Communicate with brevity, value, and finesse
Dear Sam: I recently graduated with a Master’s degree in Library and Information Science. I am heavily applying to a wide variety of jobs, and try to adapt my résumé to each position; however, I feel as though I am not giving enough detail. I would greatly appreciate your thoughts! – Angela
Dear Angela: Thank you for sending your résumé so I could effectively diagnose the issues. From looking at your résumé, I can confirm your fear that you are indeed being too brief with the explanation of your experience. Let me go, section by section, and highlight opportunities for improvement.
Nix the objective statement and replace with value-added content
First, you must develop a compelling qualifications summary showcasing the value you have to offer a prospective employer.

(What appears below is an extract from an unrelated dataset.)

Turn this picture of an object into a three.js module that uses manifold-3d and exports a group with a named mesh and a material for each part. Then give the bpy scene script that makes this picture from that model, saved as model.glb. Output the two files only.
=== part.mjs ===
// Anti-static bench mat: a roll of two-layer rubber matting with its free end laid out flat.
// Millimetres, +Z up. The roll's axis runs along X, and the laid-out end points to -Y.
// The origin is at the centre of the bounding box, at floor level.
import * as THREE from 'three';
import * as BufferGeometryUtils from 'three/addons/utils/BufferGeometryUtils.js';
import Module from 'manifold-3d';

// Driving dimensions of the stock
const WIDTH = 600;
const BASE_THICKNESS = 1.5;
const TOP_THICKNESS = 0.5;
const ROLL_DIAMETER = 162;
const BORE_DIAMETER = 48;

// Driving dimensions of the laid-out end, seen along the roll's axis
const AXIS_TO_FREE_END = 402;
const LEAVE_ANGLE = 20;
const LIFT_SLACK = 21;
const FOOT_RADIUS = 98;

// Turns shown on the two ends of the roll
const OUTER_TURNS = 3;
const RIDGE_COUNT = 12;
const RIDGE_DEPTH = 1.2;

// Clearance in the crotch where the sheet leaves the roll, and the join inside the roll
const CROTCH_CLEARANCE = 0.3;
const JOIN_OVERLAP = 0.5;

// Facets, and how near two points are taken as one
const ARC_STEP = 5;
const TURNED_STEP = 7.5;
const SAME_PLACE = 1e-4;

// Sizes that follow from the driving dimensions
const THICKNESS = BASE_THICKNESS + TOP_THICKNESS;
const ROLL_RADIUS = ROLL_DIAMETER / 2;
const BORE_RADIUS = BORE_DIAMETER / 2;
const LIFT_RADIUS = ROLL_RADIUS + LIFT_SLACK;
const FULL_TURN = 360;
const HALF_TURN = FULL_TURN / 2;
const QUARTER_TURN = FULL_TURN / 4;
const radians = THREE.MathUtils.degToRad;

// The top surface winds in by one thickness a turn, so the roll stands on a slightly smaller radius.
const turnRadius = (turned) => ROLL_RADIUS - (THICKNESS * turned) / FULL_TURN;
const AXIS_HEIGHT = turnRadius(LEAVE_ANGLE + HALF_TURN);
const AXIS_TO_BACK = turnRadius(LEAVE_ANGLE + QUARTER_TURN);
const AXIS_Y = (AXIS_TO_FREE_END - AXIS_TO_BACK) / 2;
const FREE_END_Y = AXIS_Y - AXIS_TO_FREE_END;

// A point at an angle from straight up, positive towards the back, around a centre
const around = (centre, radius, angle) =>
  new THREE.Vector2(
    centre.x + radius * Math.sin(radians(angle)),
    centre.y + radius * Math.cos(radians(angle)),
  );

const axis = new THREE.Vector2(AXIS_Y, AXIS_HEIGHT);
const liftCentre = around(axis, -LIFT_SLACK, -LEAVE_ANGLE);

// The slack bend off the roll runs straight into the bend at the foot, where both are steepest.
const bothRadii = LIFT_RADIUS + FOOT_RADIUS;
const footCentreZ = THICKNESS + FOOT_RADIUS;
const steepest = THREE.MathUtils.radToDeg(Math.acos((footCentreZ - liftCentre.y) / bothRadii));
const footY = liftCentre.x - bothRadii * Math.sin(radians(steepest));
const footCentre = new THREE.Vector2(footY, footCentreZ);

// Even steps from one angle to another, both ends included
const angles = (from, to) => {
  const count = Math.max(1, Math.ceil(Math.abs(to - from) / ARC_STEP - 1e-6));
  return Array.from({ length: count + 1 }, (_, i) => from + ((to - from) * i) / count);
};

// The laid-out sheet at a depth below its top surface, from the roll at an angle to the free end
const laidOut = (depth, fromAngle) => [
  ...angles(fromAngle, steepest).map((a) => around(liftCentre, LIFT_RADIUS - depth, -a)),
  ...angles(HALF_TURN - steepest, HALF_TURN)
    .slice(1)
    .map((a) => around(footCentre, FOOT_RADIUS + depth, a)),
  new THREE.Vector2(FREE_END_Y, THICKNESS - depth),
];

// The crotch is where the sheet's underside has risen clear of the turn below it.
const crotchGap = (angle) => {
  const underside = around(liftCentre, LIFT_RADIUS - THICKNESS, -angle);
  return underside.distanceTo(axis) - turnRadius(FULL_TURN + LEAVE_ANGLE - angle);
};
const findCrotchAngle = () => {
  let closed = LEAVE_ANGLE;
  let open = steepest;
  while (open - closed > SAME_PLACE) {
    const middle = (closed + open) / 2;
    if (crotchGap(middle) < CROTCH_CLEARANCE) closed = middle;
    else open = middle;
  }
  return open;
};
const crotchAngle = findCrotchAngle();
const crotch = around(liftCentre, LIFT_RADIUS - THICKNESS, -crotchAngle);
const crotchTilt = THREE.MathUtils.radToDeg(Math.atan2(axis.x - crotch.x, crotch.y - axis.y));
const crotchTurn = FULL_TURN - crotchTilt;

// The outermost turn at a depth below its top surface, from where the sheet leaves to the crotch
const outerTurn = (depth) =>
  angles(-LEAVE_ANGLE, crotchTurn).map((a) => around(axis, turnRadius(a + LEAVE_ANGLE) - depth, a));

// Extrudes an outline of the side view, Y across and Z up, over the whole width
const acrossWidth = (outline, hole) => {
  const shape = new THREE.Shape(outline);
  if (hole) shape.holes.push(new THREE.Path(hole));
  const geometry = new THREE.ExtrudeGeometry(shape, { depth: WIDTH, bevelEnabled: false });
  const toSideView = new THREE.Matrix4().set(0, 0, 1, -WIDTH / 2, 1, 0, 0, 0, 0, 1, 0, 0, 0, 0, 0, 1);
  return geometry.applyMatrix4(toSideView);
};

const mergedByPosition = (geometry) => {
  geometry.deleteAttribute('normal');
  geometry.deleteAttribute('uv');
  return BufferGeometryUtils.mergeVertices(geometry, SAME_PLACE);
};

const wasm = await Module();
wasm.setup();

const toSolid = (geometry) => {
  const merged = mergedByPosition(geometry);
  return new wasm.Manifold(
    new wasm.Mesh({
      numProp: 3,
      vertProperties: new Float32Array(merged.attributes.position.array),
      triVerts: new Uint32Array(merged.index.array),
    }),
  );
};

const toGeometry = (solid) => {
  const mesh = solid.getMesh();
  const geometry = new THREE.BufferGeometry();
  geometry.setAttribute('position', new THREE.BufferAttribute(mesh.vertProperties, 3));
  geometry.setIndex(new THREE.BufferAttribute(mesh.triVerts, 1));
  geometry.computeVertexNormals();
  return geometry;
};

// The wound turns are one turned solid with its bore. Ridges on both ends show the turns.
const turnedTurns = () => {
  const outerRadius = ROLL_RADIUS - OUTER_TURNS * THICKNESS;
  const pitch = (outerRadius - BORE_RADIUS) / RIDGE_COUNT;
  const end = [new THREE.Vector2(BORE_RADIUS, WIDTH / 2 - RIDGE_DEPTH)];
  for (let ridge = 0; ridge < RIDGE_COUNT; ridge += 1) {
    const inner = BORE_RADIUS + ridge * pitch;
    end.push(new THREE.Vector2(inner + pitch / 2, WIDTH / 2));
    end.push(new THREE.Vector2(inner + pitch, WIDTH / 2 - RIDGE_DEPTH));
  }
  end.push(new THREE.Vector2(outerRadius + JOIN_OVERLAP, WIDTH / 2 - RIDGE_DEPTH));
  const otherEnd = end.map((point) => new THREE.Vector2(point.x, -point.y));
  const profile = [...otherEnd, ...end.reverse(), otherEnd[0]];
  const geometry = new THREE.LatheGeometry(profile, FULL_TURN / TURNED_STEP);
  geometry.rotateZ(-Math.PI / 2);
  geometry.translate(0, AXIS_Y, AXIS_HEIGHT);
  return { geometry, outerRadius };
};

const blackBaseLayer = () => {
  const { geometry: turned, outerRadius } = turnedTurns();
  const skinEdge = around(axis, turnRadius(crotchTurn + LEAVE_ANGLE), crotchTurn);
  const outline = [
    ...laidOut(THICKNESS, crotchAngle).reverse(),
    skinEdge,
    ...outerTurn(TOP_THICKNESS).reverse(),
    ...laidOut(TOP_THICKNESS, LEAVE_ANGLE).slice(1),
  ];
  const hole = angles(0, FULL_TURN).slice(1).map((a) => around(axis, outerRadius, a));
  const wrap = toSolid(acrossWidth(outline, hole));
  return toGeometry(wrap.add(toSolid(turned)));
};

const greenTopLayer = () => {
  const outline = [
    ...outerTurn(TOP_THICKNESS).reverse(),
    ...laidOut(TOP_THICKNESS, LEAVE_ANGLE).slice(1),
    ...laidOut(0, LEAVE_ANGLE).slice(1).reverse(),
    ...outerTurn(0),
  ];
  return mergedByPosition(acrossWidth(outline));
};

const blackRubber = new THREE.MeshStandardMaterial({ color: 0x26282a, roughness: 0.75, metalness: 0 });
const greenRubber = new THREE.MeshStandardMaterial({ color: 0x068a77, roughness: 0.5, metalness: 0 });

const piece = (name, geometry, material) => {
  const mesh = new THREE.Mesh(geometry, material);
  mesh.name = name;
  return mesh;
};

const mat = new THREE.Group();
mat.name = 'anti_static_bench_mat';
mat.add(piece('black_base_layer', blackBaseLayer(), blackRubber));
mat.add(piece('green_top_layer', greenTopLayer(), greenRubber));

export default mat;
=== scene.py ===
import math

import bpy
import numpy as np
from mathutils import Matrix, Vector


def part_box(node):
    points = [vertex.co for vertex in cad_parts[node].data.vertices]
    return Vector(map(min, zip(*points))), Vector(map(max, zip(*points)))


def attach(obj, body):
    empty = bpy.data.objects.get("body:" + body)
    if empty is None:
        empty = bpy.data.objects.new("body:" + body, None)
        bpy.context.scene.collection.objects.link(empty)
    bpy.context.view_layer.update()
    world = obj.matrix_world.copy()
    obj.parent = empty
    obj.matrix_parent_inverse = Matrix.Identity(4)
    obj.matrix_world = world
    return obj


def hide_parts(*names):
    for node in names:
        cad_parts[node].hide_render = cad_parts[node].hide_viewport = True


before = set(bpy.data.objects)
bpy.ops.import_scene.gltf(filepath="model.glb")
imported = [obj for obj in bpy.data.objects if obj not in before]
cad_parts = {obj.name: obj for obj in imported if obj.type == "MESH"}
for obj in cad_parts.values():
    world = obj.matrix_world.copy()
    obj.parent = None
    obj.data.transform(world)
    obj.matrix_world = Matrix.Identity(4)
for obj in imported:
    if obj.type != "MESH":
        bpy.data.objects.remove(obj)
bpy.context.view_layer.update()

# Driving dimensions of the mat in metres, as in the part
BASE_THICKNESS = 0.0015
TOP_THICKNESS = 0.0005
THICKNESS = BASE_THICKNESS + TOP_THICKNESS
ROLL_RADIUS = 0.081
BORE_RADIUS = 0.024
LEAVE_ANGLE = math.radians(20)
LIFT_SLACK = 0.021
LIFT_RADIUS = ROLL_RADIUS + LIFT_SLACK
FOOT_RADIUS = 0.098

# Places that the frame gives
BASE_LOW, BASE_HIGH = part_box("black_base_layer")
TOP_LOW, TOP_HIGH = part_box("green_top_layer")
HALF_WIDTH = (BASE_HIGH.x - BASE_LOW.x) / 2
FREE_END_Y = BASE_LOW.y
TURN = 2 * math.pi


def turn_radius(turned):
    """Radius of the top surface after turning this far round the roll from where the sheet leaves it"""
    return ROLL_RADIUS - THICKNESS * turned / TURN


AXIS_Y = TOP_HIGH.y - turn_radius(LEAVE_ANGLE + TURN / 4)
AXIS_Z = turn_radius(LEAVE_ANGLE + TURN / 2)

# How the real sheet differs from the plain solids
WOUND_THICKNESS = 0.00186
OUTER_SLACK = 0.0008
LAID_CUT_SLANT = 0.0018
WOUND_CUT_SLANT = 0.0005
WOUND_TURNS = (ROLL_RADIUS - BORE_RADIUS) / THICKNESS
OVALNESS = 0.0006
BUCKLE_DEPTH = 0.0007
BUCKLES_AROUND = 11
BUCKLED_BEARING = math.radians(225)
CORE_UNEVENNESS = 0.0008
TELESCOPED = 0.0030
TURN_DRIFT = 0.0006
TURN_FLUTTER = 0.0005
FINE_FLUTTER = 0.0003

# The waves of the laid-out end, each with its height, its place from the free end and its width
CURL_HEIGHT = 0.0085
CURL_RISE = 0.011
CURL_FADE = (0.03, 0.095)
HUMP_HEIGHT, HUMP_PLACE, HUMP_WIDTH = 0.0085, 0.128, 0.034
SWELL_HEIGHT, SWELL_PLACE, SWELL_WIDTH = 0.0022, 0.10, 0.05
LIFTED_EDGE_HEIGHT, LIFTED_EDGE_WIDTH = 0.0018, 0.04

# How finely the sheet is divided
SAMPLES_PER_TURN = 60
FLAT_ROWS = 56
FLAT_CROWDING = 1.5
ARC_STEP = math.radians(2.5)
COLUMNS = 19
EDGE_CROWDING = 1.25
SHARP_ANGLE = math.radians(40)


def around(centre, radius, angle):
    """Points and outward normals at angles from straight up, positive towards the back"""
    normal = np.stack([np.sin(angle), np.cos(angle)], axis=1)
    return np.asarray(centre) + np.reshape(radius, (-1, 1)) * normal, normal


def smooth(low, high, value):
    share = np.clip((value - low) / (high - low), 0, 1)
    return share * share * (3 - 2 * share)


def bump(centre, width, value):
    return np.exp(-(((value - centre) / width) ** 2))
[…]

Think about this section as the way you will get your foot in the door—as this is often the case with an ever-so-brief 4- to 7-second screening process—and take this opportunity to present evidence as to why you are more qualified or skilled than your competitors. Currently, and as is the case with most objective statements, the most important real estate on your résumé is not communicating anything other than what you want. In my entire 10-year career writing résumés, objective statements have never been part of a best practices-based résumé; therefore, in 2012 your résumé should absolutely not be opening with such a section.
You need to present content to convey value in your experience
As you suggested, you have been so brief in the explanations of your experiences that there is little value a hiring manager could glean from your presentation. If attempting to differentiate from your competitors; imagine that a considerable percentage of your competitors, especially in a field as specialized as library science, will come to the table with similar credentials—likely an MLS degree and some related practicums or internships. If this is the case, then stating the basics or obvious aspects of your experience will do little to nothing to differentiate your candidacy.

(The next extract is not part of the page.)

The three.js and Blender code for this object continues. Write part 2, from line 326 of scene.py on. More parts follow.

You currently explain your three library roles—from 2009 to present—in fewer than 45 words, which not only doesn’t allow for you to disseminate key factors of each role, but also puts you at a major deficit should your résumé be screened by a computer system searching for keywords. You need to add value to this section, incorporate full explanations of your responsibilities, and highlight key contributions or differentiating factors, all the while keeping in mind you are answering the question, “Why should I bring in Angela for an interview over her competitors?” Go through your résumé, bullet point by bullet point, and think about your statements more fully. What does a statement like “marketing development” really tell a prospective employer? I would argue that such a brief statement actually communicates very little without additional context of your role and impact in that arena. The hope on your résumé is to answer questions before they arise; in essence, providing a hiring manager with a document that doesn’t evoke unanswered questions that are potentially disqualifying, but rather piques interest in your candidacy by providing enough content for the reviewer to determine you have value to offer their organization.

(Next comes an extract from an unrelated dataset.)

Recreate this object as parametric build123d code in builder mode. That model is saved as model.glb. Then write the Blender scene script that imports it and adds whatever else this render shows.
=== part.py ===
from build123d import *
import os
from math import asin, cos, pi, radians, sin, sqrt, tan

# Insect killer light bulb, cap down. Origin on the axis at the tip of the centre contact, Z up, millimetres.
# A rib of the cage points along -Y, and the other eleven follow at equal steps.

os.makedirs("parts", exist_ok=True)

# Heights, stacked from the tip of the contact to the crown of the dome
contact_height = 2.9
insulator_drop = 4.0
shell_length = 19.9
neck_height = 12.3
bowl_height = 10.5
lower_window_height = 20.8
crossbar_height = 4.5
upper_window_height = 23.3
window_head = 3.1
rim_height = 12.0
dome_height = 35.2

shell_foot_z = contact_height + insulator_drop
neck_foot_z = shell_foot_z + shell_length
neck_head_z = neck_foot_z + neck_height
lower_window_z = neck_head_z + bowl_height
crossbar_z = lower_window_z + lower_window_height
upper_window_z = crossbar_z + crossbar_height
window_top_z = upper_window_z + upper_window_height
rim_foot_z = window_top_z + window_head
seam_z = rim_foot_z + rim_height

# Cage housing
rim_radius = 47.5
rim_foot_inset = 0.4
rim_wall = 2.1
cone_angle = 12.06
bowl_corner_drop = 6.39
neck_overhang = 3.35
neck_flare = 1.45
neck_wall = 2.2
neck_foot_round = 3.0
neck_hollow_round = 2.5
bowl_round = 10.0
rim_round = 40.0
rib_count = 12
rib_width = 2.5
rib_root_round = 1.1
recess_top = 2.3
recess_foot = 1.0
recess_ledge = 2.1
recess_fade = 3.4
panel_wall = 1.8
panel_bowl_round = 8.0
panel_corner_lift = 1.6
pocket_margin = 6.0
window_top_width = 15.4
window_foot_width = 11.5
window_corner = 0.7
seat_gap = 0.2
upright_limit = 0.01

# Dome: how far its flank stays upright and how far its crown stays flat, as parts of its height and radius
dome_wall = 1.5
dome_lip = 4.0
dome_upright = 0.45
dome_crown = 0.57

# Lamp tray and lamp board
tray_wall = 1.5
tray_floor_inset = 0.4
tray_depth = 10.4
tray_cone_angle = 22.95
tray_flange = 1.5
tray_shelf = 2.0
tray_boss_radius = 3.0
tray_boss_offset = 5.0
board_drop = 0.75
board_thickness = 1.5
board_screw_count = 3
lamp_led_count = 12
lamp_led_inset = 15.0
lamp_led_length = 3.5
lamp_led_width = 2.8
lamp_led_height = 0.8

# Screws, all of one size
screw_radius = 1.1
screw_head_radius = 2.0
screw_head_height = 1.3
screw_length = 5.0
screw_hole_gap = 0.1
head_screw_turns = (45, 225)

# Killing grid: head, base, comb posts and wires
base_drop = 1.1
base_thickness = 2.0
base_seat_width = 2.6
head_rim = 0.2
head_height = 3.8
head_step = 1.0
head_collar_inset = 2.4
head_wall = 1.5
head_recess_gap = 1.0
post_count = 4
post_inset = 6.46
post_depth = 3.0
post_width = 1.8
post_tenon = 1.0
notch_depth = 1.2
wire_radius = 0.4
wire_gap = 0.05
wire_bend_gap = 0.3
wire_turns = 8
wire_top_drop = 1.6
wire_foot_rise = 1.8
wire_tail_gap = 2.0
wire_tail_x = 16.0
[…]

You may not be a designer, but a compelling page layout critical to success
While some would argue that résumé format takes second seat to content, I would often argue, especially in the entry-level situation in which you find yourself, that the design and layout of your résumé are critical to your résumé’s success. In your case, you will be vying for limited positions amid a crowded field of similarly qualified candidates. When this is the environment, you must do all you can to get noticed; that means constructing a well-crafted and well-written résumé packaged in an aesthetically pleasing, compelling format. I urge you to take the time to reformat your résumé to become more engaging, eliminating the overused template you have used for a more unique presentation of your candidacy. Take a look at a library science résumé I completed for a client (also available online at www.ladybug-design.com/blog), noticing attention to detail when it came to content and format.
The great news is that you have not had a tool to effectively open doors. Your qualifications are solid, your experience is on target, and once you revise the approach you are taking to presenting your candidacy, I am certain you will begin to yield responses. Best to you.